Here another level of Barnes’s art becomes clear. Not only has he been telling this story while seamlessly inserting self-reflexive comments on creation, but he has been doing so for a reason beyond simple playfulness. “The author in his book must be like God in his universe,” he quotes, “always present, but never visible.” And so Barns has been, truly parroting Flaubert, but his workings are everywhere. Barns created the form out of the content in this novel so well, that the reflexivity of the voice reflects not only on art, but on this piece of art, on Braithwaite’s psychological narrative, so that every progression, regression, digression, and transgression inform every other, bringing up the deepest questions of art while seamlessly producing it.
“He wanted to believe that happiness was impossible,” Barnes has Braithwaite say of Flaubert as Flaubert’s mistress, so Braithwaite says that this is what others would think of Flaubert, and it is also what we think of Braithwaite. By blurring the lines Barnes has drawn them doubly bold.
Yet, one could argue, Braithwaite still writes the Flaubert dictionary, his final attempt to categorize, to give define boundaries to facts and the emotions tied to them. But the dictionary is full of questions, “Which of them said that?…which needs the other more?” etc., and ends with the statement of art, not dictionaries, “Discuss without concluding.”

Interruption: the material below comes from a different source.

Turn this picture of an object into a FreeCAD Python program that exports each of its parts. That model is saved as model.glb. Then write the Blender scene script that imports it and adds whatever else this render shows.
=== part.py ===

Then, in the following chapter, when discussing his wife’s suicide, he rebukes the idea that categorization leads to real knowledge, recalling a hail storm that wrecked and his wife and his garden thus, “Applaud the stones that break the glass. People understand a little too quickly the function of the sun. The function of the sun is not to help the cabbages along.” That is a homocentric idea of the purpose of the sun, but the sun is actually part of a higher order.

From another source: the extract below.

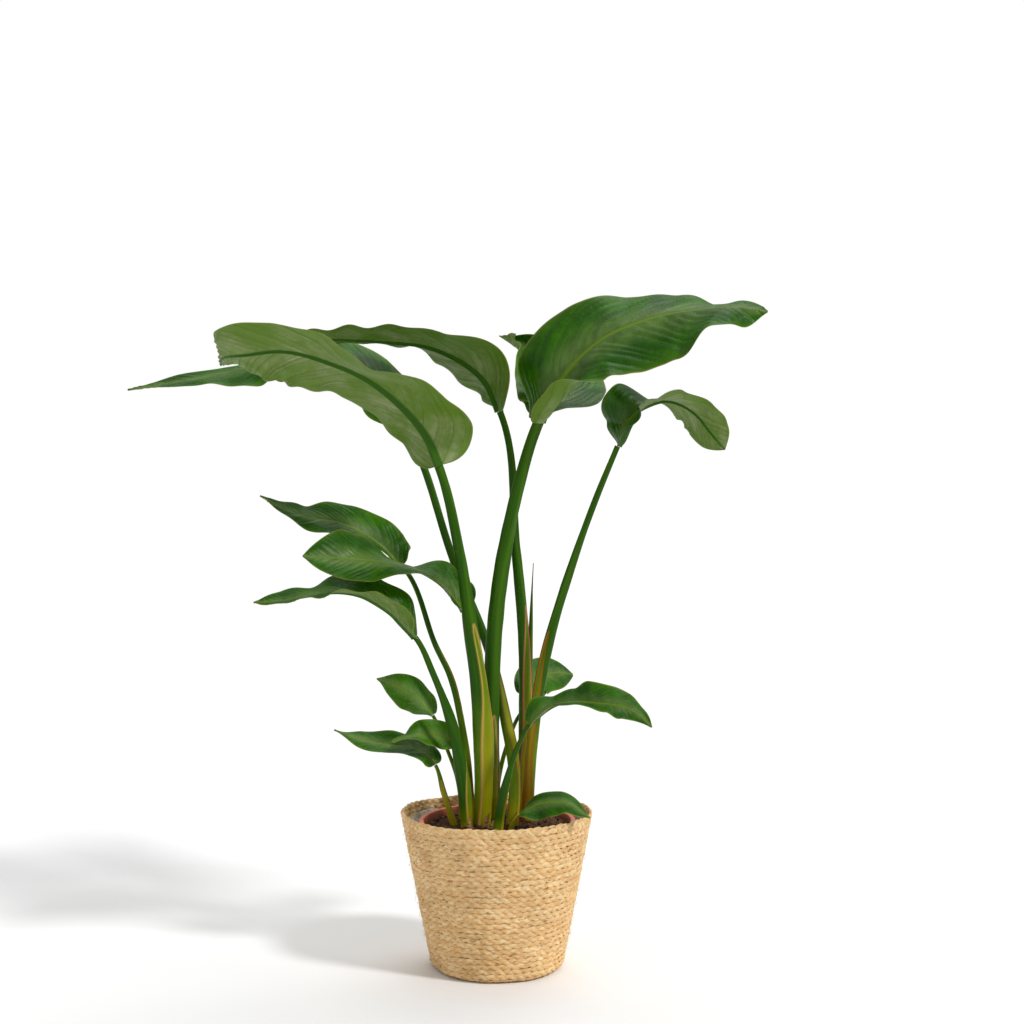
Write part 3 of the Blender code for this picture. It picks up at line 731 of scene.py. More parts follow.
@dataclass(frozen=True)
class PeatFinish:
    """Peat: dark brown crumbs with reddish and pale fibres."""
    dark: Colour = display(48, 30, 20)
    brown: Colour = display(104, 68, 42)
    fibre: Colour = display(150, 108, 70)

    def build(self, effects: Effects) -> bpy.types.Material:
        """Make the material; tone is a mark that sets crumbs and fibres apart.

        Args:
            effects: the shared node groups.

        Returns:
            The material.
        """
        tree, shader, material = new_finish("peat")
        place, tone = tree.place(), tree.mark("tone")
        cloud = tree.use(effects.mottle, Vector=place, Scale=160.0, Contrast=1.3).outputs[0]
        body = tree.blend(tree.step(cloud, 0.6, 1.4), self.dark, self.brown)
        body = tree.blend(tree.step(tone, 0.3, 1.0, 0.0, 0.8), body, self.fibre)
        tree.put(shader.inputs["Base Color"], body)
        tree.put(shader.inputs["Roughness"], tree.step(cloud, 0.6, 1.4, 0.80, 0.98))
        crumbs = tree.noise(place, 700.0, 5.0, 0.7)
        tree.put(shader.inputs["Normal"], tree.bump(crumbs, 0.9, 0.0012))
        return material


@dataclass(frozen=True)
class PaperFinish:
    """Dry papery sheath: tan, darker and split towards its torn edge."""
    tan: Colour = display(196, 150, 92)
    brown: Colour = display(98, 62, 36)

    def build(self, effects: Effects) -> bpy.types.Material:
        """Make the material from shared groups and return it."""
        tree, shader, material = new_finish("dry_sheath")
        place = tree.place()
        fibre = tree.use(effects.fibre, Grain=tree.mark("grain", vector=True), Fineness=1800.0)
        cloud = tree.use(effects.mottle, Vector=place, Scale=180.0, Contrast=1.0).outputs[0]
        worn = tree.math("MAXIMUM", tree.mark("edge"), tree.step(cloud, 0.9, 1.4))
        body = tree.blend(tree.math("MULTIPLY", worn, 0.8), self.tan, self.brown)
        body = tree.blend(tree.math("MULTIPLY", fibre.outputs["Streak"], 0.4), body, self.brown)
        tree.put(shader.inputs["Base Color"], body)
        tree.put(shader.inputs["Roughness"], tree.step(cloud, 0.6, 1.4, 0.70, 0.90))
        tree.put(shader.inputs["Normal"], tree.bump(fibre.outputs["Height"], 0.7, 0.0005))
        return material


# Basket, liner, pot and soil --------------------------------------------------------------
@dataclass
class Basket:
    """Basket of one long three-strand plait, coiled from the middle of its bottom to its rim."""
    height: float = 0.170
    top_radius: float = 0.104
    foot_radius: float = 0.074
    heel: float = 0.011             # rounding between wall and bottom
    half_wall: float = 0.0025
    pitch: float = 0.00585          # distance between two rows of the plait
    period: float = 0.0290          # length in which a strand crosses over and back
    sway: float = 0.00150           # how far a strand swings across the plait
    rise: float = 0.00085           # how far it swings in and out
    half_width: float = 0.00205     # half width of one strand
    half_depth: float = 0.00125
    step: float = 0.0020            # spacing of the rings along a strand
    sides: int = 8
    side_bulge: float = 0.0026      # how much wider the rim is to both sides
    side_shift: float = 0.0014      # how far the rim leans to the left
    rim_rise: float = 0.0008        # how far the rim stands above the nominal height
    rim_tilt: float = 0.0024        # how much higher it is in front than in the middle
    level: float = 0.80             # turns that the coil runs on level at the rim
    seam: float = 2.05              # turning angle where it starts to run level
    bands: int = 4                  # pieces that the coil is cut into
    stray: int = 320                # loose fibres on the surface

    def _profile(self, travel: Array) -> tuple[Array, Array, Array, Array]:
        """Middle of the wall, by distance from the centre of the bottom.

        The line runs out along the bottom, turns a quarter and more round the heel, and
        climbs the tapering wall to the rim.

        Args:
            travel: distances along the line.

        Returns:
            Radius, height, and the direction of the line as two numbers.
        """
        lean = math.atan2(self.top_radius - self.foot_radius, self.height)
        turn = math.pi / 2.0 - lean
        bend = self.heel - self.half_wall
        flat = self.foot_radius - self.heel + 0.0008
        angle = np.clip((travel - flat) / bend, 0.0, turn)
        climb = np.maximum(travel - flat - bend * turn, 0.0)
        radius = (np.minimum(travel, flat) + bend * np.sin(angle) + climb * math.sin(lean))
        height = (self.half_wall + bend * (1.0 - np.cos(angle)) + climb * math.cos(lean))
        return radius, height, np.cos(angle), np.sin(angle)

    def _length(self) -> float:
        """Distance from the centre of the bottom to the middle of the rim."""
        travel = np.linspace(0.0, 0.4, 4001)
        height = self._profile(travel)[1]
        return float(np.interp(self.height - self.pitch * 0.52, height, travel))

    def _settled(self, radius: Array, height: Array, turn: Array) -> tuple[Array, Array]:
        """Bend places on the wall as the basket is bent: wide to the sides, rim uneven.

        Args:
            radius: distance from the axis.
            height: height above the ground.
            turn: turning angle.

        Returns:
            Radius and height after bending.
        """
        share = np.clip(height / self.height, 0.0, 1.1)
        wide = share * (self.side_bulge * np.cos(turn) ** 2 - self.side_shift * np.cos(turn))
        wavy = 0.0009 * share * np.sin(3.0 * turn + 0.7) + 0.0006 * np.sin(5.0 * turn)
        rise = (self.rim_rise - self.rim_tilt * np.sin(turn)
                + 0.0006 * np.sin(2.0 * turn + 2.4))
        return radius + wide + wavy, height + share**3 * rise

    def _coil(self) -> tuple[Array, Array, Array]:
        """Even places along the coil, whose travel grows by one pitch in each turn.

        At the rim the coil runs on level, on top of the turn below it.

        Returns:
            Travel, turning angle, and length run along the coil.
        """
        end = self._length()
        fine = np.linspace(0.006, end, 60001)
        around = self._profile(fine)[0] * FULL_TURN / self.pitch
        run = np.concatenate([[0.0], np.cumsum(np.hypot(around[1:], 1.0) * np.diff(fine))])
        rim = float(self._profile(fine[-1:])[0][0])
        places = np.arange(0.0, run[-1] + self.level * FULL_TURN * rim, self.step)
        travel = np.interp(places, run, fine)
        beyond = np.maximum(places - run[-1], 0.0) / rim
        angle = self.seam - (end - travel) / self.pitch * FULL_TURN + beyond
        return travel, angle, places

    def _strands(self) -> tuple[Array, dict[str, Array]]:
        """Rings of the three strands, and the marks on them.

        Across the plait a strand stands at sway x sin(phase), and out of it at
        rise x sin(2 phase); the three are a third of a period apart.

        Returns:
            Rings as strands x levels x sides x 3, and the marks by name.
        """
        travel, angle, run = self._coil()
        radius, height, outward, upward = self._profile(travel)
        line = run[:, None]
        slow = swell(line, 0.21, 3, 10)
        phase = (run / self.period * FULL_TURN + 0.5 * slow
                 + np.arange(3)[:, None] / 3.0 * FULL_TURN)
        loose = 1.0 + 0.16 * np.stack([swell(line, 0.045, 20 + k, 10) for k in range(3)])
        across = self.sway * np.sin(phase) * (1.0 + 0.10 * swell(line, 0.09, 4, 10))
        proud = self.rise * np.sin(2.0 * phase) * loose + 0.00022 * swell(line, 0.07, 5, 10)
        theta = np.arange(self.sides) / self.sides * FULL_TURN
        wide = (self.half_width * loose)[..., None] * np.cos(theta)
        deep = self.half_depth * np.sin(theta) * np.ones_like(wide)
        slant = 0.35 * np.cos(phase)[..., None]
        over = across[..., None] + wide + 0.2 * deep * slant
        out = proud[..., None] + deep * (1.0 - 0.25 * np.abs(np.cos(theta)))
        skew = -slant * over * 0.9
        here = radius[:, None] + over * outward[:, None] + out * upward[:, None]
        lift = height[:, None] + over * upward[:, None] - out * outward[:, None]
        turn = angle[:, None] + skew / np.maximum(here, 0.004)
        here, lift = self._settled(here, lift, turn)
        rings = np.stack([here * np.cos(turn), here * np.sin(turn), lift], axis=-1)
        size = (self.half_width, self.half_depth)
        far = np.arange(3)[:, None, None] * 7.0
        grain = np.stack([size[0] * np.cos(theta) + far + 0.0 * over,
                          size[1] * np.sin(theta) + 0.0 * over,
                          run[:, None] + 0.0 * over], axis=-1)
        # Where a strand nears the next row or sinks under others, it gets painted shade.
        edge = np.abs(over) / (self.pitch * 0.5)
        low = np.clip((0.0002 - out) / 0.0022, 0.0, 1.0)
        depth = np.clip(smooth_step(0.85, 1.2, edge) * 0.6 + low * 0.2, 0.0, 1.0)
        return rings, {"grain": grain, "depth": depth}

    def _stray_fibres(self, net: Net) -> None:
        """Loose fibres that lie on the wall and lift off it at one end.

        Each runs a short way round the wall; its stand-off grows with the square of its
        length share.

        Args:
            net: where the fibres go.
        """
        dice = np.random.default_rng(11)
        share = np.linspace(0.0, 1.0, 7)
        start = dice.uniform(0.0, FULL_TURN, (self.stray, 1))
        level = dice.uniform(0.02, self.height - 0.003, (self.stray, 1))
        length = dice.uniform(0.006, 0.020, (self.stray, 1))
        tilt = dice.normal(0.0, 0.30, (self.stray, 1))
        lift = dice.uniform(0.0, 0.0026, (self.stray, 1)) * share**2
        height = level + length * tilt * share + 0.0006 * np.sin(share * 5.0 + start * 9.0)
        height = np.clip(height, 0.01, self.height - 0.0006)
        slope = (self.top_radius - self.foot_radius) / self.height
        radius = self.foot_radius + slope * height - 0.0002 + lift
        turn = start + length * share / radius
        radius, height = self._settled(radius, height, turn)
        centre = np.stack([radius * np.cos(turn), radius * np.sin(turn), height], axis=-1)
        outward = np.stack([np.cos(turn), np.sin(turn), np.zeros_like(turn)], axis=-1)
        thick = dice.uniform(0.00010, 0.00026, (self.stray, 1)) * (1.0 - 0.7 * share)
        theta = np.arange(4) / 4.0 * FULL_TURN
        rings = (centre[:, :, None] + (thick[..., None] * np.cos(theta))[..., None] * UP
                 + (thick[..., None] * np.sin(theta))[..., None] * outward[:, :, None])
        grain = np.stack([thick[..., None] * np.cos(theta) + start[..., None],
                          thick[..., None] * np.sin(theta),
                          (length * share)[..., None] + 0.0 * theta], axis=-1)
        net.tubes(rings, grain=grain, depth=np.zeros(1))

    def build(self, straw: bpy.types.Material) -> None:
        """Coil the plait in bands, low to high, and add the stray fibres.

        Args:
            straw: the finish of the strands.
        """
        rings, marks = self._strands()
        cuts = np.linspace(0, rings.shape[1] - 1, self.bands + 1).astype(int)
        for index, (low, high) in enumerate(zip(cuts[:-1], cuts[1:])):
            net = Net()
            net.tubes(rings[:, low:high + 1],
                      **{name: values[:, low:high + 1] for name, values in marks.items()})
            piece = net.piece(f"basket_plait_{index + 1}", straw)
            hand_over(piece, "seagrass", *(["basket"] if index == 0 else []))
        net = Net()
        self._stray_fibres(net)
        hand_over(net.piece("basket_stray_fibres", straw), "seagrass")

    def inner_radius(self, height: Array) -> Array:
        """Radius of the wall's inner face at a height."""
        share = height / self.height
        outer = self.foot_radius + (self.top_radius - self.foot_radius) * share
        return outer - 2.0 * self.half_wall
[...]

This idea is taken further in the next chapter, which is surfacely an examination. Two quotes follow thus, Flaubert’s defence of literature to his father: “You know nothing of what the spleen is for, except that it is indispensable to our bodily organism as poetry is to our mental organism;” followed by a modern medical explanation of what the spleen does to support the body. Does this refute the importance of art? the reader is forced to ask. The answer is no, because the spleen is still indispensable. Even if, one day, the mystery of art is solved, people will continue to create, people will continue to tell stories, because that is indispensable to human existence.
And so the last line of the book reads, “Perhaps it was one of them,” referring to the closet full of parrots. Perhaps: a tricky word. Perhaps read flippantly would have you see the narrator at the end of his search, given up, leading you to believe that even if the correct answer were available, it can never be found, and is thus not worth looking for. Perhaps read optimistically would have you see the narrator as hopeful of finding joy in further searching, even if he finds nothing, as the book has proven by searching for truth in vain, while teaching us all the while.